2. Live Without Regrets

This isn’t some hokey message about grabbing life by the horns and not letting go. This is about forgiving yourself of your past. There is nothing that you can do to make the mistakes of the past completely disappear. To live on in regret of your past mistakes does nothing but hurt you. There was a very long time after my mother died that I lived in regret for the tensions I experienced with her. I beat myself up every day for those things. But when I brought them to a priest in Confession, he told me that I needed to give that to God, there was no benefit in dwelling on those things. We have all done things we are not proud of, things we did when were different people than we are today. They are a part of all of our stories, and we can either learn and grow from them, or we can let them slowly darken our hearts.

3. Accept Change

Following big events in our lives, many changes inevitably take place. Our first temptation may be to stop them. If we prevent them, we believe that we can somehow maintain normalcy. We may try to hold on to specific traditions, outings, relationships, or lifestyle choices. But a death, a birth, or a marriage always change these things. Just as we can not hold onto our past through regret, we fight a losing battle if we hold onto our past through the rejection of change. In my own case, I recognize that by losing a family member, the family dynamic has fundamentally changed. I can’t say that that those new dynamics make me happy, but I also can’t say that they are unexpected. I could try to live in the past and try to recreate every good memory I have, but it is unrealistic. Change is here I must allow God to cultivate deeper growth in my soul.

4. Never Stop Praying

If there is one thing I wish I had done more of while my mother was alive was pray for her. Of course, I let go of this regret, and I learn from it. I am learning to pray for my family more consistently. Sometimes I am so caught up in my own cross, that I forget others have crosses and they need prayers. I am doing my best to remember to pray for them, that they would receive the grace, that all of us might receive the grace, to prepare for the Lord. I pray for each of us to have a deeper relationship to God, a deeper reliance on God, and a deeper desire and strength to prepare our hearts to receive him through the abandonment of sin and weakness, that we may all follow him no matter the pains and struggles that may bring for us.

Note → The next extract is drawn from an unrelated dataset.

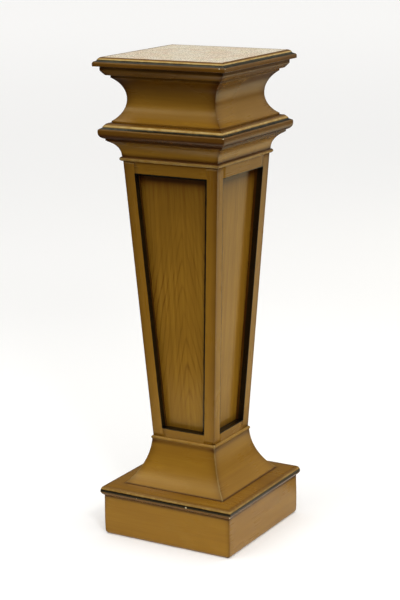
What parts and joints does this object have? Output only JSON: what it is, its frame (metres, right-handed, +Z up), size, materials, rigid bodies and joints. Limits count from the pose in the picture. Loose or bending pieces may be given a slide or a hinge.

But I am also trying to remember to pray for my mother. If I don’t, who will? I wish I could say that her death has greatly increased how much devotion I have for the Holy Souls in Purgatory, but I cannot. But I am trying, trying to remember to pray more often for them.

Finally, as I have been reflecting this week, three years seems like such a long time. I look at all that has happened in that time, and it all seems to have happened so long ago. Just one example is that when I look at the friends I spend the most time with these days, the people I am the very closest to, most of them I did not even know yet when my mother died, and I feel like I’ve known these people forever. And yet, there are days, like today, where I woke up and it seemed so recent, like I had just received that fate-filled text message a few seconds before. And though some days are really hard, I take this yearbook quote to heart today because I can’t think of a profound and sophisticated way to say it:

Don’t cry because it’s over, smile because it happened.